VATICAN CITY — On Wednesday Pope Francis recalled his recent visit to Colombia, saying the desire for peace in the country is proof that the violence of the past doesn’t have the last word — the love and mercy of Christ does.
“Colombia, like most Latin American countries, is a country in which the Christian roots are strong,” the Pope said at his Sept. 13 general audience.
“And if this fact makes the pain due to the tragedy of the war that has torn it apart even more acute, at the same time it constitutes the guarantee of peace, the solid foundation of its reconstruction, the lifeblood of its invincible hope,” he said.
Given its recent bloody past, Francis said that “it’s evident that the evil one wanted to divide the people in order to destroy the work of God, but it is equally evident that the love of Christ and his infinite mercy is stronger than sin and death.”
The Pope spoke to pilgrims present at his general audience, which took place just two days after he returned from his Sept. 6-11 visit to Colombia.
The visit, which marked Francis’ third tour of South America since his election in 2013, took him to a total of four cities, including Bogotá, Villavicencio, Medellín and Cartagena.
In his audience address, the Pope said that while in Colombia, he felt a strong continuity with Blessed Paul VI and St. John Paul II, who visited the country in 1968 and 1986, respectively. He described it as “a continuity strongly animated by the Spirit, which guides the people of God on the streets of history.”
Pointing to the theme of the trip, “Let Us Take the First Step,” he said it refers to the process of reconciliation Colombia is going through after more than 50 years of conflict between the government and guerrilla and paramilitary groups.
Colombia, he said, is trying “to go out of a half century of internal conflict, which has sown suffering and enmities, causing many wounds that are difficult to heal.”
However, he said that “with the help of God, the path is now underway,” adding that during his visit he wanted to “bless the effort of that people, confirm them in faith and in hope, and receive their testimony, which is a richness for my ministry and for the entire Church.”
“This visit was intended to bring the blessing of Christ, the blessing of the Church, to the desire for life and peace which overflows from the heart of that nation,” he said.
Francis then recounted the different stages of his visit, recalling how in Bogotá he was able to see this desire in the eyes of the “thousands and thousands of children, teenagers and young people” who came to meet him at the apostolic nunciature, where he stayed during his visit.
He also noted that he was able to meet the bishops of Colombia and all of Latin America and gave thanks “that I could embrace them and for having given them my pastoral encouragement for their mission in service to the sacramental Church of Christ.”
Then in Villavicencio, his day was dedicated to reconciliation and included a large gathering for national reconciliation and a Mass in which the Pope beatified the two modern martyrs Bishop Jesús Emilio Jaramillo Monsalve and Father María Ramírez Ramos.
The two martyrs, he said, are a reminder “that peace is founded also and above all on the blood of the many witnesses of love, truth, justice and even the true and real martyrs killed for the faith, like the two mentioned.”
“Listening to their biographies moved me to tears: tears of pain and joy together,” he said.
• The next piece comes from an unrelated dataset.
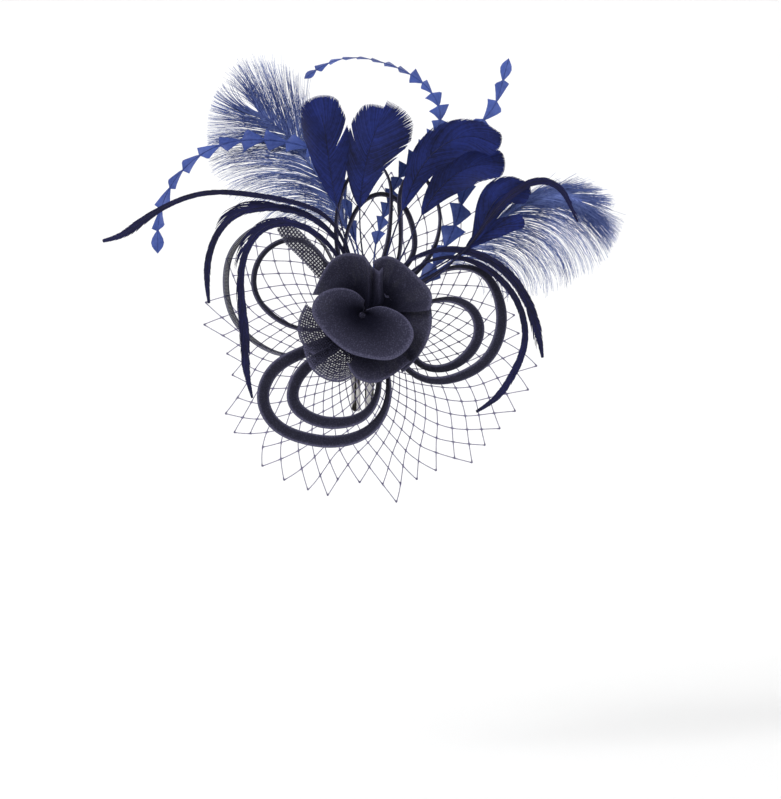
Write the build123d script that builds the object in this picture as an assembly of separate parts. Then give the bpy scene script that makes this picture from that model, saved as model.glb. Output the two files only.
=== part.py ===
from build123d import *
import math
import os

# A fascinator headpiece on a forked alligator clip, in millimetres.
# X runs to the wearer's front, Z up and Y from the viewer into the hair.
# The origin is the middle of the clip's grip, on the fixed prongs' holding face.

# ---- driving dimensions -------------------------------------------------

# base
BASE_X = 5.0               # centre of the base disc and of the flower
BASE_Z = 47.0
BASE_RADIUS = 30.0
BASE_THICK = 2.0
FELT_RADIUS = 27.0
FELT_THICK = 1.5

# binding: the bound bundle of stems between the base and the flower
BINDING_RADIUS = 20.0
BINDING_DEPTH = 22.5
BINDING_RISE = 3.0         # its centre stands this much above the base's
ROOT_DEPTH = 2.5           # how far a stem or strip end goes into it

# stations of the planes that the stems and strips lie in, from the base's front face
OSTRICH_STATION = 3.4
NOTCHED_STATION = 5.4
SIDE_LOOP_STATION = 9.8    # middle of the strip
LOW_LOOP_STATION = 17.5
INNER_TOP_LOOP_STATION = 8.7
OUTER_TOP_LOOP_STATION = 12.7
PADDLE_BACK_STATION = 15.8
PADDLE_FRONT_STATION = 17.2
CURL_BACK_STATION = 18.7
CURL_FRONT_STATION = 20.1
TAIL_STATION = 21.5

# sinamay strips
STRIP_THICK = 1.0
SIDE_STRIP = 6.4
LOW_STRIP = 8.4
TOP_STRIP = 3.8
TAIL_WIDTH = 14.0

# feathers
QUILL = 1.2                # width and thickness of a bare quill
OSTRICH_THICK = 1.6
OSTRICH_GAP = 1.282        # from where the net bends back to the middle of a plume

# flower
PETAL_THICK = 1.2
OUTER_PETAL_RADIUS = 44.0
FRONT_PETAL_RADIUS = 36.0
FOLD_RADIUS = 13.0
FLOWER_DEPTH = 27.0

# veil
VEIL_RADIUS = 122.0
VEIL_DEPTH = 52.0
VEIL_THICK = 0.8
VEIL_HOLE = 17.0
VEIL_FLAT = 60.0
VEIL_DROP = 11.0           # its centre hangs this much below the base's

# clip
CLIP_WIDTH = 16.4
CLIP_STEEL = 0.7
PRONG_LENGTH = 34.0        # from the pin to the tips
PRONG_WIDTH = 5.6
LEVER_LENGTH = 28.0        # from the pin to the end of the levers
PIN_Z = 15.0
PIN_RADIUS = 1.0
PIN_CLEARANCE = 0.05
PIN_STANDOFF = 2.4         # pin axis above the fixed jaw's plate
EAR_GAP = 0.3
EAR_RADIUS = 2.1
JAW_RISE = 4.9             # the back jaw's plate above the fixed jaw's at the pin
LEVER_RISE = 7.0           # and how much more its lever stands off at the end
TIP_GAP = 0.3
PIN_HEAD_RADIUS = 1.7
PIN_HEAD_THICK = 0.7
SPRING_WIRE = 0.7
SPRING_TURNS = 9
SPRING_CLEARANCE = 0.25    # between the coil and the pin
SPRING_LEG = 14.0

# ---- levels worked out from them ----------------------------------------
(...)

And in front of their relics and their faces in their portraits, “the holy people of God felt their own identity strongly, with pain, thinking of the many, too many, victims, and with joy, for the mercy of God extending toward those who fear him.”
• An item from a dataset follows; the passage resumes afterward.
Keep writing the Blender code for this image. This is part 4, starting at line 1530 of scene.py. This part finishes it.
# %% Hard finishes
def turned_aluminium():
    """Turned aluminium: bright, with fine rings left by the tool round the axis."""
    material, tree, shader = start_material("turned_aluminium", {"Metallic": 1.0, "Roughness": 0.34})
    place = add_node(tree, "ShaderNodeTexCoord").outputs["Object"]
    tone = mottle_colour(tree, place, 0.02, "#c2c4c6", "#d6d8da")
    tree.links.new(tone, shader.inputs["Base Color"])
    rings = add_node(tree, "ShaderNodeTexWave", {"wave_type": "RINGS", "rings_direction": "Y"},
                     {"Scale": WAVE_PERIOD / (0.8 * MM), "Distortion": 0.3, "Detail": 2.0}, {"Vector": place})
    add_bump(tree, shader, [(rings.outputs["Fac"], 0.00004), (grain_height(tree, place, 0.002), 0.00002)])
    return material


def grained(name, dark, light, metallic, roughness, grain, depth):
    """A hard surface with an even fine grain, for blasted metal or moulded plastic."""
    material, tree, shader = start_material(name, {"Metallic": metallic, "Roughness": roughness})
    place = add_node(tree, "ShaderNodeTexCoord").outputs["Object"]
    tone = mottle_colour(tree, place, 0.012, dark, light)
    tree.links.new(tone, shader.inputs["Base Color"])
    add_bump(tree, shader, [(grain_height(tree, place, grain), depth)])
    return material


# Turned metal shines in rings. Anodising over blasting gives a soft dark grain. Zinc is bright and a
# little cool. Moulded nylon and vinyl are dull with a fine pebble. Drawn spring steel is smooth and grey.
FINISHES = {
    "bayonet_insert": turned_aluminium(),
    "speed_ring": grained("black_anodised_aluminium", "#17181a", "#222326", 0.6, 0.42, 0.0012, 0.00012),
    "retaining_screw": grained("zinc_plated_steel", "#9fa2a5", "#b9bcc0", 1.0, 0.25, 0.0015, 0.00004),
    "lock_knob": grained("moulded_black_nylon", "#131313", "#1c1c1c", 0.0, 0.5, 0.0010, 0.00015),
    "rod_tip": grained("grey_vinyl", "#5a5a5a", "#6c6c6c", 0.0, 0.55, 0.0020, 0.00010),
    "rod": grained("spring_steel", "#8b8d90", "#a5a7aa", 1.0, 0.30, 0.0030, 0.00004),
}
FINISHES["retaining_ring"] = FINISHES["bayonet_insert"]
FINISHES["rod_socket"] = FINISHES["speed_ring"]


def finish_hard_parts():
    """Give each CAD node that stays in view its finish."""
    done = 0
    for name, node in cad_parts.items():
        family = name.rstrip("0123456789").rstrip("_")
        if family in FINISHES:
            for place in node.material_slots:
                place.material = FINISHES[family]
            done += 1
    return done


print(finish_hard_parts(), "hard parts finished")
Then in Medellín, the perspective for the day was that of “Christian life as discipleship: vocation and mission,” Francis said.
“When Christians commit themselves until the end in the journey following Jesus Christ, becoming true salt, light and leaven in the world, the fruits are seen abundantly,” he said, explaining that one of these fruits was the children’s home he visited for youth who have lost their families due to violence or poverty.
Finally, the Pope drew attention to his visit to Cartagena, where St. Peter Claver lived. The saint, who was referenced in many of Francis’ speeches during the trip, was an “apostle of the slaves,” he said.
St. Peter Claver and St. Maria Bernarda Bütler, a missionary in Colombia, “gave their lives for the poor and marginalized, and so revealed the path to true revolution; evangelical, not ideological, which truly frees people and society from the slavery of yesterday and, unfortunately, today,” he said.
In this sense, “taking the first step” means, above all, “drawing near, bending down, touching the flesh of the wounded and abandoned brother,” the Pope said. “And in doing it with Christ … there is hope, because he is mercy and peace.”
Pope Francis closed his address by entrusting Colombia to the care and intercession of Our Lady of Chiquinquirá, whose statue he venerated in the cathedral of Bogotá.
“With the help of Mary, each Colombian can every day take the first step toward their brother and sister, and so build together, day by day, peace and love, in justice and in truth.”
After his audience, Pope Francis greeted individuals and groups of pilgrims from different countries around the world, including former British Prime Minister Tony Blair, who became Catholic in 2007 and has established several foundations and nonprofit organizations based on faith and global advancement.
He also met Wednesday with recently released kidnapped priest Father Tom Uzhunnalil.